Unit tests (tests/test_checks.py, pytest):

  • Each check function takes a config object — easily stubbed.
  • probe_service accepts an injected HTTP client so tests don't hit real services.
  • Mock subprocess.run for kubectl calls.
  • Assert the exact Issue list returned for each failure shape.

Manual smoke testchecker.py --dry-run logs all issues to stdout but skips NATS publish. Run ad-hoc on pve-control during development.

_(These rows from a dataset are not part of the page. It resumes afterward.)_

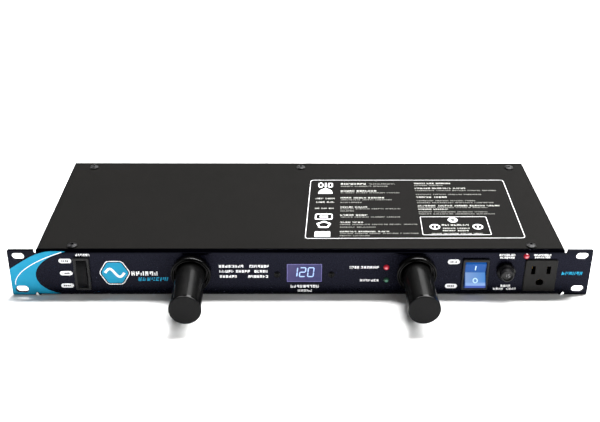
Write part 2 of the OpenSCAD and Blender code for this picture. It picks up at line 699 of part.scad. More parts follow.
// Insulated wire swept along a smooth curve through four control points
function bezier(p, t) = pow(1 - t, 3) * p[0] + 3 * t * pow(1 - t, 2) * p[1]
    + 3 * t * t * (1 - t) * p[2] + pow(t, 3) * p[3];
function unit(v) = v / norm(v);
wire_steps = 20;
wire_sides = 8;
module wire(p, r) {
    mids = [for (i = [0 : wire_steps]) bezier(p, i / wire_steps)];
    tang = [for (i = [0 : wire_steps]) unit(mids[min(i + 1, wire_steps)] - mids[max(i - 1, 0)])];
    points = [for (i = [0 : wire_steps]) let (u = unit(cross(tang[i], [0.1, 0.1, 1])), v = cross(tang[i], u))
        for (k = [0 : wire_sides - 1]) let (a = 360 * k / wire_sides) mids[i] + r * (cos(a) * u + sin(a) * v)];
    sides = [for (i = [0 : wire_steps - 1], k = [0 : wire_sides - 1])
        let (a = i * wire_sides, n = (k + 1) % wire_sides)
        [a + k, a + n, a + wire_sides + n, a + wire_sides + k]];
    near_end = [for (k = [wire_sides - 1 : -1 : 0]) k];
    far_end = [for (k = [0 : wire_sides - 1]) wire_steps * wire_sides + k];
    polyhedron(points, concat(sides, [near_end, far_end]), convexity = 4);
}

wire_r = 1.6;
wire_gap = 0.3;
tab_back = switch_depth - panel_t + 8 + wire_gap;
breaker_tab_back = 38 + wire_gap;
block_front = 113 - wire_gap;
block_back = 127 + wire_gap;
block_z = floor_top + 9;

module live_wires() color("#202020") {
    wire([[gland_x + 11, block_front, block_z], [gland_x + 11, 80, block_z], [breaker_x, 70, breaker_z - 9.8],
        [breaker_x, breaker_tab_back, breaker_z - 9.8]], wire_r);
    wire([[breaker_x, breaker_tab_back, breaker_z + 6.2], [breaker_x, 70, breaker_z + 6.2],
        [power_x + 5, 62, power_z + 8], [power_x + 5, tab_back, power_z + 8]], wire_r);
}

module neutral_wires() color("#e8e8e8")
    wire([[gland_x, block_front, block_z], [gland_x, 80, block_z], [power_x - 5, 70, power_z - 8],
        [power_x - 5, tab_back, power_z - 8]], wire_r);

module earth_wire() color("#2f8a3c")
    wire([[gland_x - 11, block_back, block_z], [gland_x - 8, 148, block_z - 6], [stud_x, 138, gland_z],
        [stud_x, body_d - 8 - wire_gap, gland_z]], wire_r);

front_panel();
chassis_base();
rear_panel();
top_cover();
cover_screws();
base_screws();
display_window();
voltmeter_digits();
voltmeter_board();
display_screws();
led_protected();
led_grounded();
led_outlet();
indicator_board();
lamp_left_bezel();
lamp_left_guide();
lamp_left_slider();
lamp_left_tube();
lamp_left_cap();
lamp_left_lens();
lamp_left_board();
lamp_left_pivot();
lamp_left_clip();
lamp_right_bezel();
lamp_right_guide();
lamp_right_slider();
lamp_right_tube();
lamp_right_cap();
lamp_right_lens();
lamp_right_board();
lamp_right_pivot();
lamp_right_clip();
dimmer_housing();
dimmer_rocker();
dimmer_terminals();
power_switch_housing();
power_rocker();
power_switch_terminals();
breaker_body();
breaker_nut();
breaker_button();
breaker_terminals();
front_outlet();
front_outlet_contacts();
rear_block_left();
rear_block_right();
rear_contacts_left();
rear_contacts_right();
cord_gland();
earth_stud();
terminal_block();
filter_board();
filter_choke();
filter_capacitors();
varistors();
board_supports();
lamp_supply();
live_wires();
neutral_wires();
earth_wire();
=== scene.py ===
import json
import math
import random

import bmesh
import bpy
from mathutils import Matrix, Vector
from mathutils.geometry import tessellate_polygon


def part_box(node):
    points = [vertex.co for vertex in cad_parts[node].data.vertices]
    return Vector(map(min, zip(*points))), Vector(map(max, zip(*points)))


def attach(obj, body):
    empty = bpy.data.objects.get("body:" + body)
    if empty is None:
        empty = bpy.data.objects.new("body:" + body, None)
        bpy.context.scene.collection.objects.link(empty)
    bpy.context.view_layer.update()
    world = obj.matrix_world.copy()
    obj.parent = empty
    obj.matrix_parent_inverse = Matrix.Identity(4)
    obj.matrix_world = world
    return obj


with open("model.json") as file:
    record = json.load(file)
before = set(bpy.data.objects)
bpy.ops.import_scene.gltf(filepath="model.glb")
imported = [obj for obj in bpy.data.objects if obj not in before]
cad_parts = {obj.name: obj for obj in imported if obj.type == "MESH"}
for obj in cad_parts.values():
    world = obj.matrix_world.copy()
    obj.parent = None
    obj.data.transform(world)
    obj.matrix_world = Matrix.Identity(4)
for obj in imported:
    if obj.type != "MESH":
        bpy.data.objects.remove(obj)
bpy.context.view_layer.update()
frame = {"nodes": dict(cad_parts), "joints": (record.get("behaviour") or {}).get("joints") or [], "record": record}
nodes = frame["nodes"]
record = frame["record"]
joints = {j["name"]: j for j in frame["joints"]}
print("frame loaded,", len(nodes), "CAD nodes")

mm = 0.001
# The middle span that most noise values fall in, and how softly specks fade in
noiseSpan = (0.3, 0.7)
speckFade = 0.06


def linear(hexText):
    parts = [int(hexText[i:i + 2], 16) / 255 for i in (0, 2, 4)]
    return [c / 12.92 if c <= 0.04045 else ((c + 0.055) / 1.055) ** 2.4 for c in parts] + [1.0]


def addNode(tree, kind, inputs, **settings):
    node = tree.nodes.new("ShaderNode" + kind)
    for key, value in settings.items():
        setattr(node, key, value)
    for key, value in inputs.items():
        if isinstance(value, bpy.types.NodeSocket):
            tree.links.new(value, node.inputs[key])
        else:
            node.inputs[key].default_value = value
    return node


def mixColours(tree, share, first, second):
    return addNode(tree, "Mix", {0: share, 6: first, 7: second}, data_type="RGBA").outputs[2]


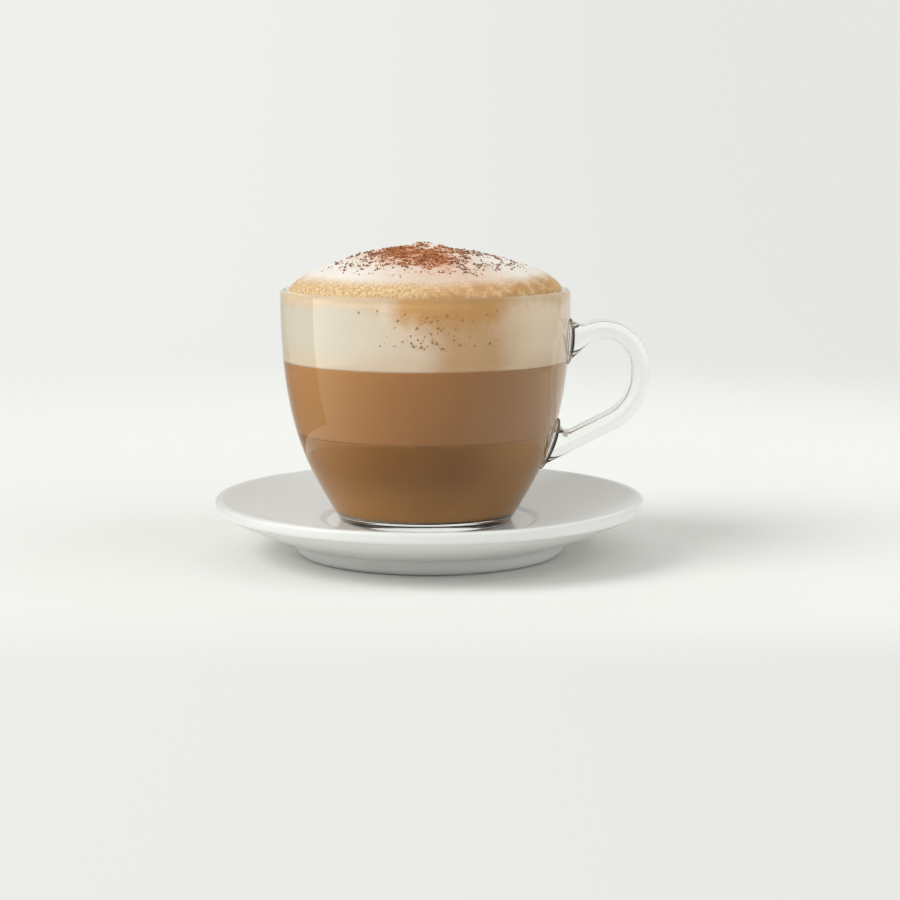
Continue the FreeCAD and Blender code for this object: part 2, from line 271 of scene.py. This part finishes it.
def fillet_ring(z, share, side):
    """One section of a fillet: a hollow curve from the ear's side to the bowl, closed inside the glass."""
    fade = max(FILLET_END, math.sin(math.pi * share)) ** FILLET_FADE
    r = outer_radius(z)
    y = side * EAR_HALF_DEPTH
    x = math.sqrt(r**2 - y**2)
    turn = math.atan2(y, x) + side * fade * FILLET_ON_BOWL / r
    a, b, c = (x + fade * FILLET_ON_EAR, y), (r * math.cos(turn), r * math.sin(turn)), (x, y)
    ring = []
    for j in range(FILLET_CURVE_STEPS + 1):
        u = j / FILLET_CURVE_STEPS
        ring.append(tuple((1 - u) ** 2 * a[k] + 2 * u * (1 - u) * c[k] + u**2 * b[k] for k in (0, 1)))
    ring.append((x - INTO_GLASS, y - side * INTO_GLASS))
    return [(AXIS_X + px, py, z) for px, py in ring]


def ear_fillets():
    """Where the ear's two sides run into the bowl, a hollow fillet of glass that thins to its ends."""
    vertices, faces = [], []
    count = FILLET_CURVE_STEPS + 2
    for side in (-1, 1):
        for z0, z1 in ROOTS:
            rings = []
            for i in range(FILLET_LENGTH_STEPS + 1):
                share = i / FILLET_LENGTH_STEPS
                rings.append(len(vertices))
                vertices += fillet_ring(z0 + (z1 - z0) * share, share, side)
            for s0, s1 in zip(rings, rings[1:]):
                for j in range(count):
                    k = (j + 1) % count
                    quad = (s0 + j, s0 + k, s1 + k, s1 + j)
                    faces.append(quad if side > 0 else quad[::-1])
            first = tuple(range(rings[0], rings[0] + count))
            last = tuple(range(rings[-1], rings[-1] + count))
            faces.append(first[::-1] if side > 0 else first)
            faces.append(last if side > 0 else last[::-1])
    return mesh_piece("ear_fillets", vertices, faces)


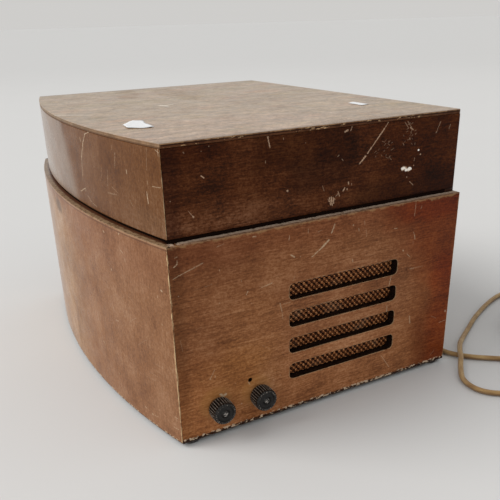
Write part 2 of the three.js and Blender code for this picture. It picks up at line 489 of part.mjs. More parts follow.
// The stored turns as one ring, with the ends where the lead joins and leaves.
const ringIn = COIL_R - 9.5, ringOut = COIL_R + 9.5;
add("mains_lead", "mains_cord_coil", join(
  turned([[ringIn, 0.06], [ringOut, 0.06], [ringOut, 12.6], [ringIn, 12.6]], 32).translate(COIL[0], COIL[1], 0),
  tube([[157.7, 442.6, FLOOR], [163, 445, FLOOR], [176, 447.2, FLOOR], [190, 445.5, FLOOR]], CORD_R, 8, 4),
  tube([[230.3, 405, 9.4], [230.9, 394, 9.4], [231, 380, 9.4], [231, 354.8, 9.4]], CORD_R, 8, 4)), FLEX);
{
  // three-pin plug lying on its cover, with the lead at its edge
  const outline = [[-11, 26], [11, 26], [24, 12], [24, -18], [17, -25], [-17, -25], [-24, -18], [-24, 12]];
  const g = join(plate(outline, [0.1, 20]), plate(outline.map(([x, y]) => [x * 0.93, y * 0.93]), [19, 23]),
    bar("y", 5.2, [20, 27.4], 0, 9.4, 14),
    box([-4, 4], [8, 12], [20, 46]), box([-14.5, -8], [-13, -9], [20, 41]), box([8, 14.5], [-13, -9], [20, 41]));
  add("mains_lead", "mains_plug", g.translate(PLUG[0], PLUG[1], 0), BAKELITE);
}

player.position.set(...SHIFT);
player.updateMatrixWorld(true);

export default player;
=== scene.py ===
import math
import random

import bmesh
import bpy
from mathutils import Matrix, Vector, noise as mnoise


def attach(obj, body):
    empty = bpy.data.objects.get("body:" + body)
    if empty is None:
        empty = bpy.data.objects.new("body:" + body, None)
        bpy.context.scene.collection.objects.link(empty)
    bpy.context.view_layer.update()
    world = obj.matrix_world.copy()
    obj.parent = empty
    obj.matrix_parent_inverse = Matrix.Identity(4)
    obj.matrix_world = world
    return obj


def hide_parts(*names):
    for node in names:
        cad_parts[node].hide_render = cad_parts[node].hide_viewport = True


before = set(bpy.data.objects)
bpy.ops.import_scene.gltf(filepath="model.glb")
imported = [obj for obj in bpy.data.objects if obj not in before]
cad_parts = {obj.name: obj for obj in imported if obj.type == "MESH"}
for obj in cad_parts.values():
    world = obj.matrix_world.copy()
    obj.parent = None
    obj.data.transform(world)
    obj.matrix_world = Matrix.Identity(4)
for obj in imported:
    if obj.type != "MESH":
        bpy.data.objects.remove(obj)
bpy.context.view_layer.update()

scene = bpy.context.scene
scene.view_settings.view_transform = "Standard"
SX, SY = -8.75, 12.75  # the player's own centre line in the record's frame, mm


def P(x, y, z):
    return Vector(((x + SX) / 1000, (y + SY) / 1000, z / 1000))


# ------------------------------------------------------------------ camera
cam_data = bpy.data.cameras.new("camera")
cam_data.lens = 46.54
cam_data.sensor_width = 36.0
cam_data.shift_y = 0.1036
cam_data.clip_start, cam_data.clip_end = 0.02, 50
cam = bpy.data.objects.new("camera", cam_data)
scene.collection.objects.link(cam)
cam.matrix_world = Matrix((
    (0.47712, -0.34263, 0.8093, 0.72478),
    (0.87844, 0.21365, -0.42744, -0.34106),
    (-0.02645, 0.91486, 0.40291, 0.38731),
    (0, 0, 0, 1)))
scene.camera = cam


# ------------------------------------------------------------- node language
class S:
    """A socket of a node graph, with arithmetic."""

    def __init__(self, g, s):
        self.g, self.s = g, s

    def __add__(self, o): return self.g.math("ADD", self, o)
    def __radd__(self, o): return self.g.math("ADD", o, self)
    def __sub__(self, o): return self.g.math("SUBTRACT", self, o)
    def __rsub__(self, o): return self.g.math("SUBTRACT", o, self)
    def __mul__(self, o): return self.g.math("MULTIPLY", self, o)
    def __rmul__(self, o): return self.g.math("MULTIPLY", o, self)
    def __truediv__(self, o): return self.g.math("DIVIDE", self, o)
    def __rtruediv__(self, o): return self.g.math("DIVIDE", o, self)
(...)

End-to-end verification after install:

  1. systemctl list-timers homelab-health.timer shows next fire time.
  2. Manually fire once: sudo systemctl start homelab-health.service.
  3. journalctl -u homelab-health -n 200 shows outcome.
  4. On workstation: nats sub homelab_health_issue (against the cluster NATS).
  5. Break mediawiki (kubectl scale deploy mediawiki -n default --replicas=0) and wait ≤10 min — expect a message on the subject, with component_name:"mediawiki".
  6. Restore (--replicas=1) and confirm alerts stop on the next tick.

Open items / future

  • Leaf/LAN NATS fallback: add FALLBACK_NATS_URL env-var hook in checker.py (unused for now). When the leaf NATS comes online, publish there too on connect failure to primary.
  • NATS auth: current assumption is local anonymous publish is allowed. If auth is added, introduce a nats.creds_path field in checks.json pointing at a creds file on pve-control.
  • k8s Python client migration: replace the two remaining kubectl subprocess calls with the kubernetes library for a fully in-process script.
  • Recovery events: if downstream consumers want a "resolved" signal, add a small local state file (JSON on disk) to detect transitions and publish recovery events.
  • Per-namespace grouping: not needed now; if service list grows beyond ~25, reconsider organizing checks.json by namespace for readability.